Davis

CHARLESTON -- West Virginia Supreme Court Justice Robin Jean Davis denounced the idea of an intermediate appellate court system for the state as costly and unneccesary.

"For anyone to suggest that our court does not review cases is just flat wrong," Davis told a group of lawyers Thursday at a continuing legal education event sponsored by West Virginia Citizens Against Lawsuit Abuse.

Many have called for the creation of one in order to ensure that all petitions for appeal get a full review, especially ones involving punitive damages.

Gov. Joe Manchin has signed an executive order to create a commission to study the state's judiciary and intermediate appellate courts is expected to be one of the topics.

At the WV CALA event, Davis said the court thoroughly reviews all petitions filed, adding that if there isn't any apparent error in the trial court, the Supreme Court doesn't take up the case.

Davis said the justices complete their work and rarely extend an opinion into another term of the court.

Besides the unneccessariness of an intermediate appellate court, Davis said the cost would be "astronomical."

Davis said she's aware of one estimate that says adding another layer to the judiciary would add $500,000 per year just in judicial pension costs.

"We are a small state," Davis said. "We have solid trial judges who get their work done ... and why in the world we would add another level of (judiciary) in our state is beyond me."

One of the event's attendees said they believe either an intermediate appellate court or an automatic right to appeal punitive damage cases is imminent and asked Davis which she would prefer.

Davis said she would more prefer an automatic appeal in punitive damage cases, just on the basis of keeping costs down and controlling the size of government.

Manchin has commented that he would like to see this after a jury in Harrison County awarded people who live around a DuPont smelter $196 million in punitive damages.

Davis said she "strongly" disagrees with Manchin's inference that the Supreme Court doesn't fully review such cases. She said the governor is "simply wrong."

Davis added that she doesn't see a "crisis" -- as some critics put it -- in the way of a proliferation of huge punitive damage awards in the state.
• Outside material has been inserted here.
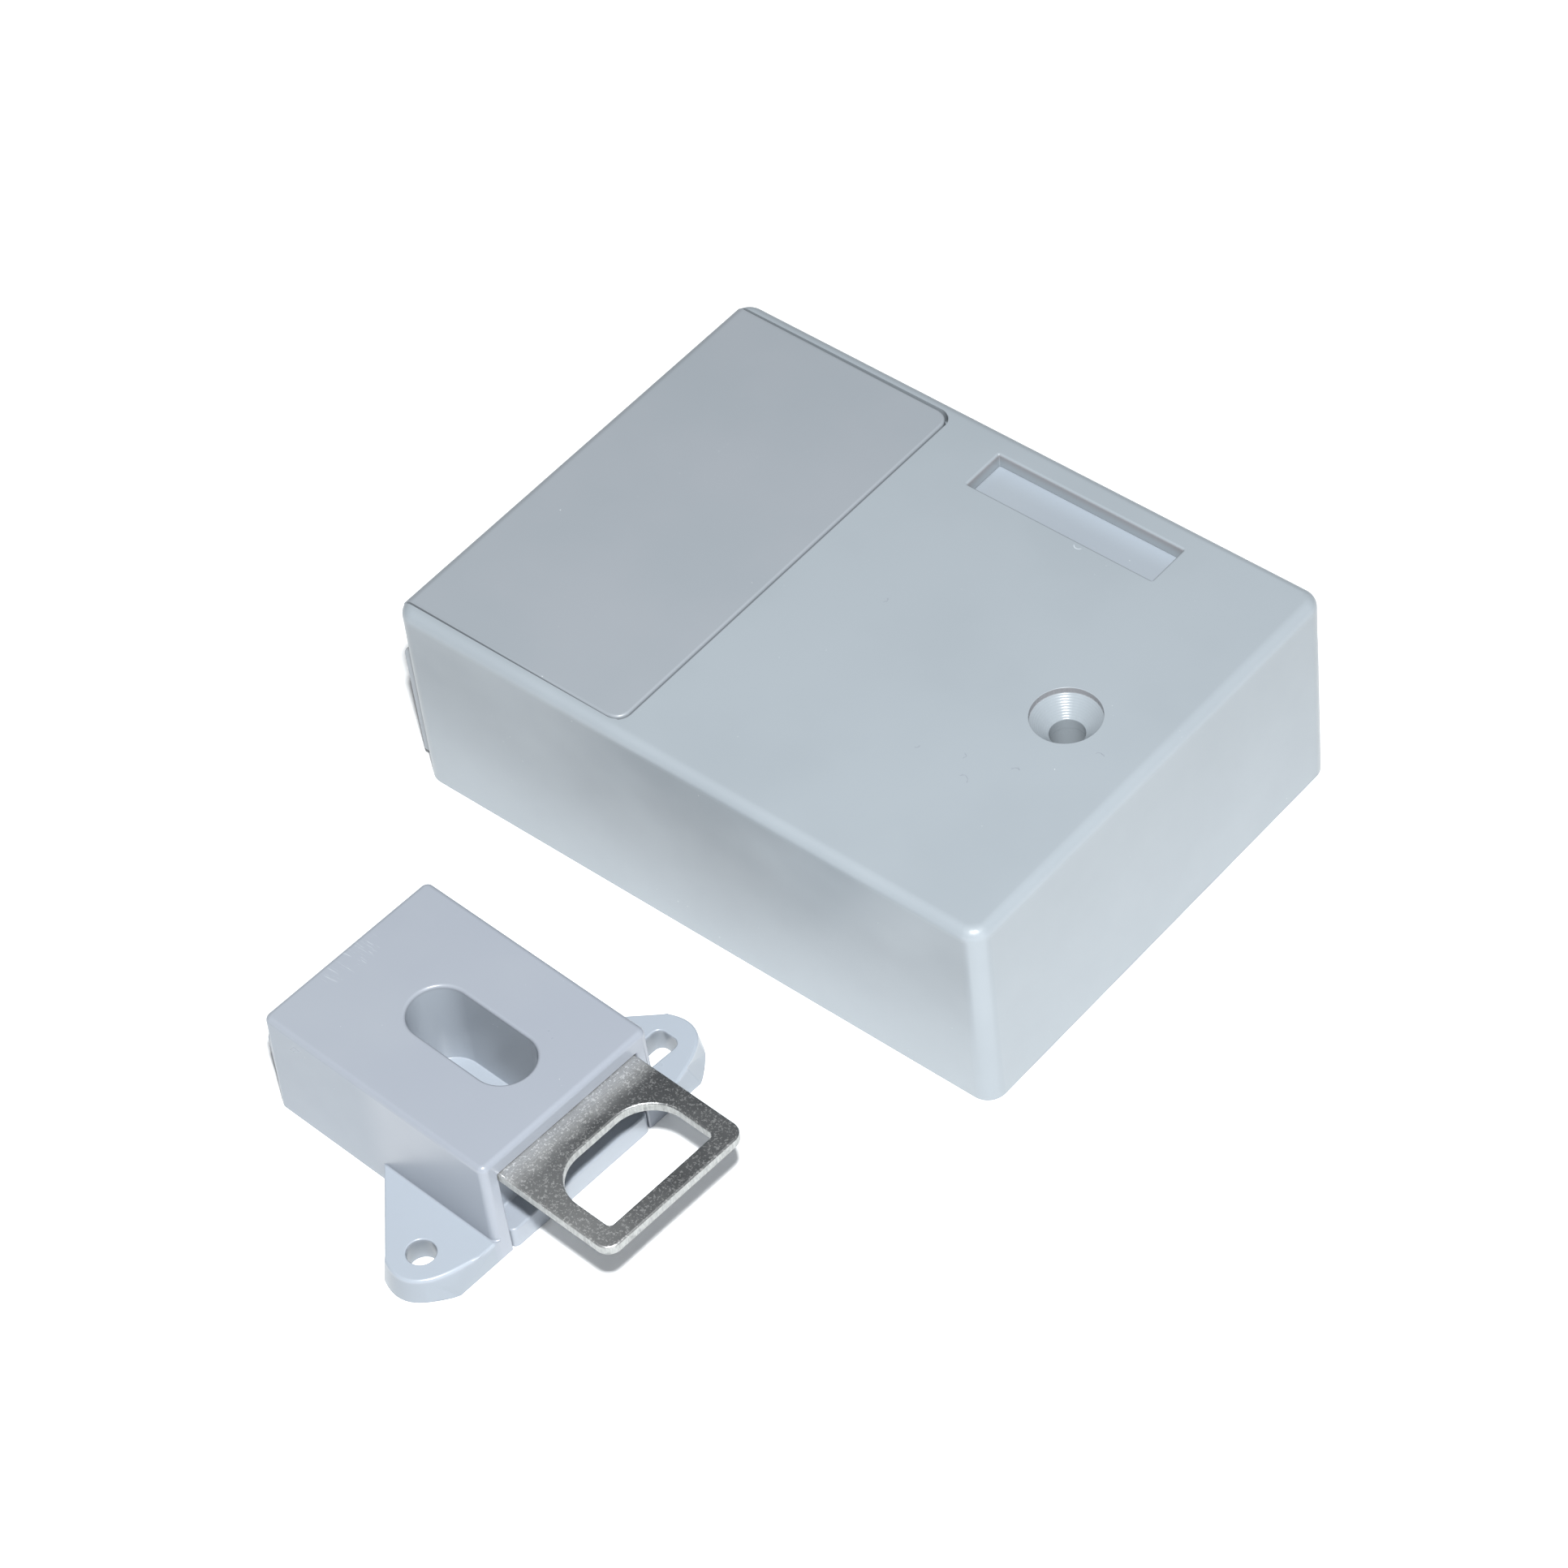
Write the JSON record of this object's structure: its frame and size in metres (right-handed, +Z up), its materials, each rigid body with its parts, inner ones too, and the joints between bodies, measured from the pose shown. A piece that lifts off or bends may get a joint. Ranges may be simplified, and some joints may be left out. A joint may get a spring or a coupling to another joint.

Other than the DuPont case and a couple others, Davis said she's seen only a "handful" of punitive damage awards of $1 million or more over the last several years.

And Davis said these kinds of cases the state sees aren't frivolous.

"When we see a big case, somebody was really hurt or somebody has done something really bad," Davis said.

Davis added that the state's trial court judges are becoming very adept that deciding whether jury punitive awards are justified.

She noted a recent case in Kanawha County when a jury awarded a doctor $20 million in punitive damages after Charleston Area Medical Center revoked his privileges after he tried set up his own medical malpractice insurance policy.

A judge later reduced the punitive damages to $8 million.